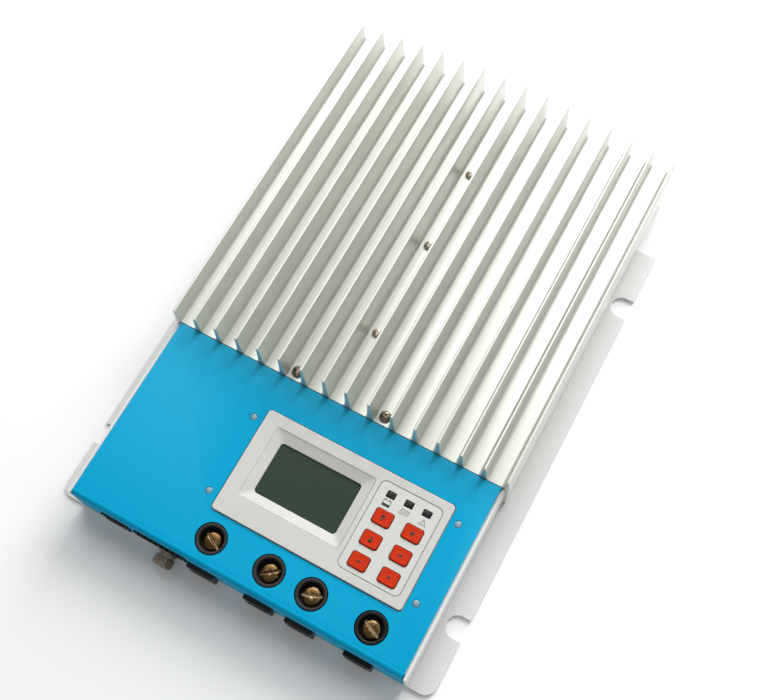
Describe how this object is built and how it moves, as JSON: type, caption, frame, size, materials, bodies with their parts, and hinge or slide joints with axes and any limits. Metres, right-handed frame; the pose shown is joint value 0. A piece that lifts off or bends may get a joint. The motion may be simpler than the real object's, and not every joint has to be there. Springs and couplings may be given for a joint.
{
  "type": "charge controller",
  "caption": "Solar charge controller with a finned aluminium heatsink, blue front cover, display and key panel, screw-clamp wire terminals and notched wall-mounting flanges.",
  "frame": {"origin": "centre of the bounding box on the mounting plate's bottom face", "axes": "+X across the fins, towards the key panel's side; +Y from the wiring end to the heatsink end; +Z away from the mounting plate"},
  "size_m": [0.2306, 0.33, 0.0548],
  "materials": {
    "painted_tray": "white silver powder coat, fine grain",
    "fin_aluminium": "extruded, clear anodised, satin",
    "blue_paint": "satin cyan-blue powder coat",
    "grey_plastic": "fine-grained moulded ABS",
    "display_glass": "dark green-grey display lens",
    "display_core": "display glass in a plastic frame",
    "circuit_board": "green solder mask",
    "overlay_film": "printed polycarbonate overlay",
    "orange_key": "orange-red moulded key",
    "black_lens": "smoked indicator lens",
    "black_plastic": "black moulded nylon",
    "brass_screw": "machined brass, slightly dulled",
    "plated_steel": "zinc plated",
    "copper_bar": "tinned copper bar",
    "coil": "enamelled copper winding on a ferrite ring"
  },
  "bodies": {
    "housing": {"base_plate": "painted_tray", "heatsink": "fin_aluminium", "side_wall_left": "painted_tray", "side_wall_right": "painted_tray", "front_cover": "blue_paint", "bezel": "grey_plastic", "lcd_window": "display_glass", "lcd_module": "display_core", "display_board": "circuit_board", "keypad_overlay": "overlay_film", "led_lens_1": "black_lens", "led_lens_2": "black_lens", "led_lens_3": "black_lens", "terminal_1": "black_plastic", "terminal_bar_1": "copper_bar", "terminal_2": "black_plastic", "terminal_bar_2": "copper_bar", "terminal_3": "black_plastic", "terminal_bar_3": "copper_bar", "terminal_4": "black_plastic", "terminal_bar_4": "copper_bar", "data_socket": "black_plastic", "signal_header": "black_plastic", "end_screw_1": "plated_steel", "end_screw_2": "plated_steel", "channel_screw_1": "plated_steel", "channel_screw_2": "plated_steel", "channel_screw_3": "plated_steel", "bezel_stud_1": "plated_steel", "bezel_stud_2": "plated_steel", "bezel_stud_3": "plated_steel", "bezel_stud_4": "plated_steel", "main_board": "circuit_board", "heat_spreader": "fin_aluminium", "power_transistor_1": "black_plastic", "power_transistor_2": "black_plastic", "power_transistor_3": "black_plastic", "power_transistor_4": "black_plastic", "inductor_1": "coil", "inductor_2": "coil", "capacitor_1": "black_plastic", "capacitor_2": "black_plastic", "capacitor_3": "black_plastic"},
    "key_1_body": {"key_1": "orange_key"},
    "key_2_body": {"key_2": "orange_key"},
    "key_3_body": {"key_3": "orange_key"},
    "key_4_body": {"key_4": "orange_key"},
    "key_5_body": {"key_5": "orange_key"},
    "key_6_body": {"key_6": "orange_key"},
    "terminal_screw_1_body": {"terminal_screw_1": "brass_screw"},
    "terminal_cage_1_body": {"terminal_cage_1": "plated_steel"},
    "terminal_screw_2_body": {"terminal_screw_2": "brass_screw"},
    "terminal_cage_2_body": {"terminal_cage_2": "plated_steel"},
    "terminal_screw_3_body": {"terminal_screw_3": "brass_screw"},
    "terminal_cage_3_body": {"terminal_cage_3": "plated_steel"},
    "terminal_screw_4_body": {"terminal_screw_4": "brass_screw"},
    "terminal_cage_4_body": {"terminal_cage_4": "plated_steel"},
    "ground_washer_body": {"ground_washer": "plated_steel"},
    "ground_screw_body": {"ground_screw": "plated_steel"}
  },
  "joints": [
    {"name": "key_1_press", "type": "slide", "parent": "housing", "child": "key_1_body", "axis": [0, 0, -1], "range_m": [0, 0.0008], "stiffness_N_per_m": 900},
    {"name": "key_2_press", "type": "slide", "parent": "housing", "child": "key_2_body", "axis": [0, 0, -1], "range_m": [0, 0.0008], "stiffness_N_per_m": 900},
    {"name": "key_3_press", "type": "slide", "parent": "housing", "child": "key_3_body", "axis": [0, 0, -1], "range_m": [0, 0.0008], "stiffness_N_per_m": 900},
    {"name": "key_4_press", "type": "slide", "parent": "housing", "child": "key_4_body", "axis": [0, 0, -1], "range_m": [0, 0.0008], "stiffness_N_per_m": 900},
    {"name": "key_5_press", "type": "slide", "parent": "housing", "child": "key_5_body", "axis": [0, 0, -1], "range_m": [0, 0.0008], "stiffness_N_per_m": 900},
    {"name": "key_6_press", "type": "slide", "parent": "housing", "child": "key_6_body", "axis": [0, 0, -1], "range_m": [0, 0.0008], "stiffness_N_per_m": 900},
    {"name": "terminal_screw_1_turn", "type": "hinge", "parent": "housing", "child": "terminal_screw_1_body", "pos_m": [-0.0206, -0.142, 0.027], "axis": [0, 0, -1], "range_deg": [0, 1800]},
    {"name": "terminal_cage_1_rise", "type": "slide", "parent": "housing", "child": "terminal_cage_1_body", "axis": [0, 0, 1], "range_m": [0, 0.005]},
    {"name": "terminal_screw_2_turn", "type": "hinge", "parent": "housing", "child": "terminal_screw_2_body", "pos_m": [0.0141, -0.142, 0.027], "axis": [0, 0, -1], "range_deg": [0, 1800]},
    {"name": "terminal_cage_2_rise", "type": "slide", "parent": "housing", "child": "terminal_cage_2_body", "axis": [0, 0, 1], "range_m": [0, 0.005]},
    {"name": "terminal_screw_3_turn", "type": "hinge", "parent": "housing", "child": "terminal_screw_3_body", "pos_m": [0.0389, -0.142, 0.027], "axis": [0, 0, -1], "range_deg": [0, 1800]},
    {"name": "terminal_cage_3_rise", "type": "slide", "parent": "housing", "child": "terminal_cage_3_body", "axis": [0, 0, 1], "range_m": [0, 0.005]},
    {"name": "terminal_screw_4_turn", "type": "hinge", "parent": "housing", "child": "terminal_screw_4_body", "pos_m": [0.0736, -0.142, 0.027], "axis": [0, 0, -1], "range_deg": [0, 1800]},
    {"name": "terminal_cage_4_rise", "type": "slide", "parent": "housing", "child": "terminal_cage_4_body", "axis": [0, 0, 1], "range_m": [0, 0.005]},
    {"name": "ground_washer_out", "type": "slide", "parent": "housing", "child": "ground_washer_body", "axis": [0, -1, 0], "range_m": [0, 0.004]},
    {"name": "ground_screw_turn", "type": "hinge", "parent": "ground_washer_body", "child": "ground_screw_body", "pos_m": [-0.0428, -0.1565, 0.007], "axis": [0, -1, 0], "range_deg": [0, 1440]}
  ],
  "couplings": [
    {"joint": "terminal_screw_1_turn", "follows": "terminal_cage_1_rise", "rad_per_m": 6283.2},
    {"joint": "terminal_screw_2_turn", "follows": "terminal_cage_2_rise", "rad_per_m": 6283.2},
    {"joint": "terminal_screw_3_turn", "follows": "terminal_cage_3_rise", "rad_per_m": 6283.2},
    {"joint": "terminal_screw_4_turn", "follows": "terminal_cage_4_rise", "rad_per_m": 6283.2},
    {"joint": "ground_screw_turn", "follows": "ground_washer_out", "rad_per_m": 6283.2}
  ]
}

──────────────────────────────

### What is expected
Repeat the material word for word, in full.

### Task solution
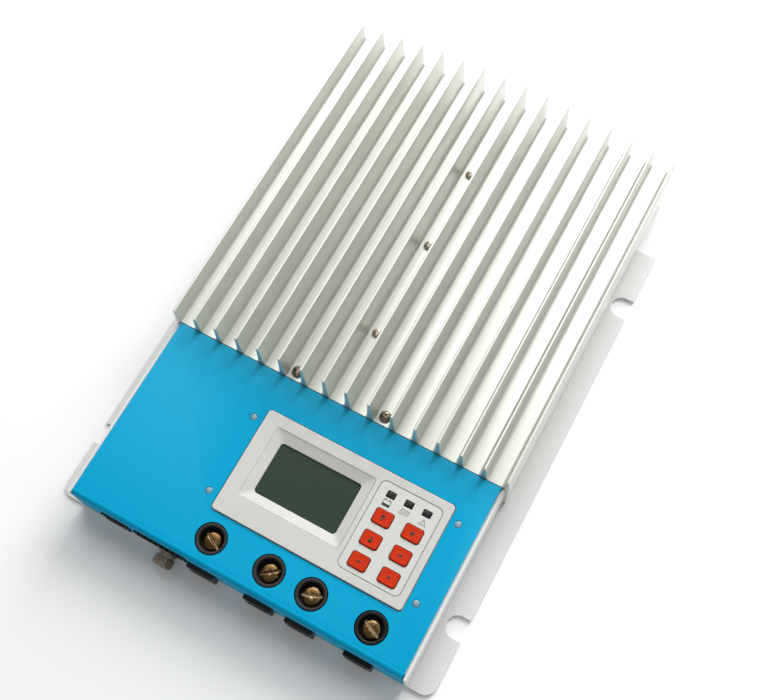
Describe how this object is built and how it moves, as JSON: type, caption, frame, size, materials, bodies with their parts, and hinge or slide joints with axes and any limits. Metres, right-handed frame; the pose shown is joint value 0. A piece that lifts off or bends may get a joint. The motion may be simpler than the real object's, and not every joint has to be there. Springs and couplings may be given for a joint.
{
  "type": "charge controller",
  "caption": "Solar charge controller with a finned aluminium heatsink, blue front cover, display and key panel, screw-clamp wire terminals and notched wall-mounting flanges.",
  "frame": {"origin": "centre of the bounding box on the mounting plate's bottom face", "axes": "+X across the fins, towards the key panel's side; +Y from the wiring end to the heatsink end; +Z away from the mounting plate"},
  "size_m": [0.2306, 0.33, 0.0548],
  "materials": {
    "painted_tray": "white silver powder coat, fine grain",
    "fin_aluminium": "extruded, clear anodised, satin",
    "blue_paint": "satin cyan-blue powder coat",
    "grey_plastic": "fine-grained moulded ABS",
    "display_glass": "dark green-grey display lens",
    "display_core": "display glass in a plastic frame",
    "circuit_board": "green solder mask",
    "overlay_film": "printed polycarbonate overlay",
    "orange_key": "orange-red moulded key",
    "black_lens": "smoked indicator lens",
    "black_plastic": "black moulded nylon",
    "brass_screw": "machined brass, slightly dulled",
    "plated_steel": "zinc plated",
    "copper_bar": "tinned copper bar",
    "coil": "enamelled copper winding on a ferrite ring"
  },
  "bodies": {
    "housing": {"base_plate": "painted_tray", "heatsink": "fin_aluminium", "side_wall_left": "painted_tray", "side_wall_right": "painted_tray", "front_cover": "blue_paint", "bezel": "grey_plastic", "lcd_window": "display_glass", "lcd_module": "display_core", "display_board": "circuit_board", "keypad_overlay": "overlay_film", "led_lens_1": "black_lens", "led_lens_2": "black_lens", "led_lens_3": "black_lens", "terminal_1": "black_plastic", "terminal_bar_1": "copper_bar", "terminal_2": "black_plastic", "terminal_bar_2": "copper_bar", "terminal_3": "black_plastic", "terminal_bar_3": "copper_bar", "terminal_4": "black_plastic", "terminal_bar_4": "copper_bar", "data_socket": "black_plastic", "signal_header": "black_plastic", "end_screw_1": "plated_steel", "end_screw_2": "plated_steel", "channel_screw_1": "plated_steel", "channel_screw_2": "plated_steel", "channel_screw_3": "plated_steel", "bezel_stud_1": "plated_steel", "bezel_stud_2": "plated_steel", "bezel_stud_3": "plated_steel", "bezel_stud_4": "plated_steel", "main_board": "circuit_board", "heat_spreader": "fin_aluminium", "power_transistor_1": "black_plastic", "power_transistor_2": "black_plastic", "power_transistor_3": "black_plastic", "power_transistor_4": "black_plastic", "inductor_1": "coil", "inductor_2": "coil", "capacitor_1": "black_plastic", "capacitor_2": "black_plastic", "capacitor_3": "black_plastic"},
    "key_1_body": {"key_1": "orange_key"},
    "key_2_body": {"key_2": "orange_key"},
    "key_3_body": {"key_3": "orange_key"},
    "key_4_body": {"key_4": "orange_key"},
    "key_5_body": {"key_5": "orange_key"},
    "key_6_body": {"key_6": "orange_key"},
    "terminal_screw_1_body": {"terminal_screw_1": "brass_screw"},
    "terminal_cage_1_body": {"terminal_cage_1": "plated_steel"},
    "terminal_screw_2_body": {"terminal_screw_2": "brass_screw"},
    "terminal_cage_2_body": {"terminal_cage_2": "plated_steel"},
    "terminal_screw_3_body": {"terminal_screw_3": "brass_screw"},
    "terminal_cage_3_body": {"terminal_cage_3": "plated_steel"},
    "terminal_screw_4_body": {"terminal_screw_4": "brass_screw"},
    "terminal_cage_4_body": {"terminal_cage_4": "plated_steel"},
    "ground_washer_body": {"ground_washer": "plated_steel"},
    "ground_screw_body": {"ground_screw": "plated_steel"}
  },
  "joints": [
    {"name": "key_1_press", "type": "slide", "parent": "housing", "child": "key_1_body", "axis": [0, 0, -1], "range_m": [0, 0.0008], "stiffness_N_per_m": 900},
    {"name": "key_2_press", "type": "slide", "parent": "housing", "child": "key_2_body", "axis": [0, 0, -1], "range_m": [0, 0.0008], "stiffness_N_per_m": 900},
    {"name": "key_3_press", "type": "slide", "parent": "housing", "child": "key_3_body", "axis": [0, 0, -1], "range_m": [0, 0.0008], "stiffness_N_per_m": 900},
    {"name": "key_4_press", "type": "slide", "parent": "housing", "child": "key_4_body", "axis": [0, 0, -1], "range_m": [0, 0.0008], "stiffness_N_per_m": 900},
    {"name": "key_5_press", "type": "slide", "parent": "housing", "child": "key_5_body", "axis": [0, 0, -1], "range_m": [0, 0.0008], "stiffness_N_per_m": 900},
    {"name": "key_6_press", "type": "slide", "parent": "housing", "child": "key_6_body", "axis": [0, 0, -1], "range_m": [0, 0.0008], "stiffness_N_per_m": 900},
    {"name": "terminal_screw_1_turn", "type": "hinge", "parent": "housing", "child": "terminal_screw_1_body", "pos_m": [-0.0206, -0.142, 0.027], "axis": [0, 0, -1], "range_deg": [0, 1800]},
    {"name": "terminal_cage_1_rise", "type": "slide", "parent": "housing", "child": "terminal_cage_1_body", "axis": [0, 0, 1], "range_m": [0, 0.005]},
    {"name": "terminal_screw_2_turn", "type": "hinge", "parent": "housing", "child": "terminal_screw_2_body", "pos_m": [0.0141, -0.142, 0.027], "axis": [0, 0, -1], "range_deg": [0, 1800]},
    {"name": "terminal_cage_2_rise", "type": "slide", "parent": "housing", "child": "terminal_cage_2_body", "axis": [0, 0, 1], "range_m": [0, 0.005]},
    {"name": "terminal_screw_3_turn", "type": "hinge", "parent": "housing", "child": "terminal_screw_3_body", "pos_m": [0.0389, -0.142, 0.027], "axis": [0, 0, -1], "range_deg": [0, 1800]},
    {"name": "terminal_cage_3_rise", "type": "slide", "parent": "housing", "child": "terminal_cage_3_body", "axis": [0, 0, 1], "range_m": [0, 0.005]},
    {"name": "terminal_screw_4_turn", "type": "hinge", "parent": "housing", "child": "terminal_screw_4_body", "pos_m": [0.0736, -0.142, 0.027], "axis": [0, 0, -1], "range_deg": [0, 1800]},
    {"name": "terminal_cage_4_rise", "type": "slide", "parent": "housing", "child": "terminal_cage_4_body", "axis": [0, 0, 1], "range_m": [0, 0.005]},
    {"name": "ground_washer_out", "type": "slide", "parent": "housing", "child": "ground_washer_body", "axis": [0, -1, 0], "range_m": [0, 0.004]},
    {"name": "ground_screw_turn", "type": "hinge", "parent": "ground_washer_body", "child": "ground_screw_body", "pos_m": [-0.0428, -0.1565, 0.007], "axis": [0, -1, 0], "range_deg": [0, 1440]}
  ],
  "couplings": [
    {"joint": "terminal_screw_1_turn", "follows": "terminal_cage_1_rise", "rad_per_m": 6283.2},
    {"joint": "terminal_screw_2_turn", "follows": "terminal_cage_2_rise", "rad_per_m": 6283.2},
    {"joint": "terminal_screw_3_turn", "follows": "terminal_cage_3_rise", "rad_per_m": 6283.2},
    {"joint": "terminal_screw_4_turn", "follows": "terminal_cage_4_rise", "rad_per_m": 6283.2},
    {"joint": "ground_screw_turn", "follows": "ground_washer_out", "rad_per_m": 6283.2}
  ]
}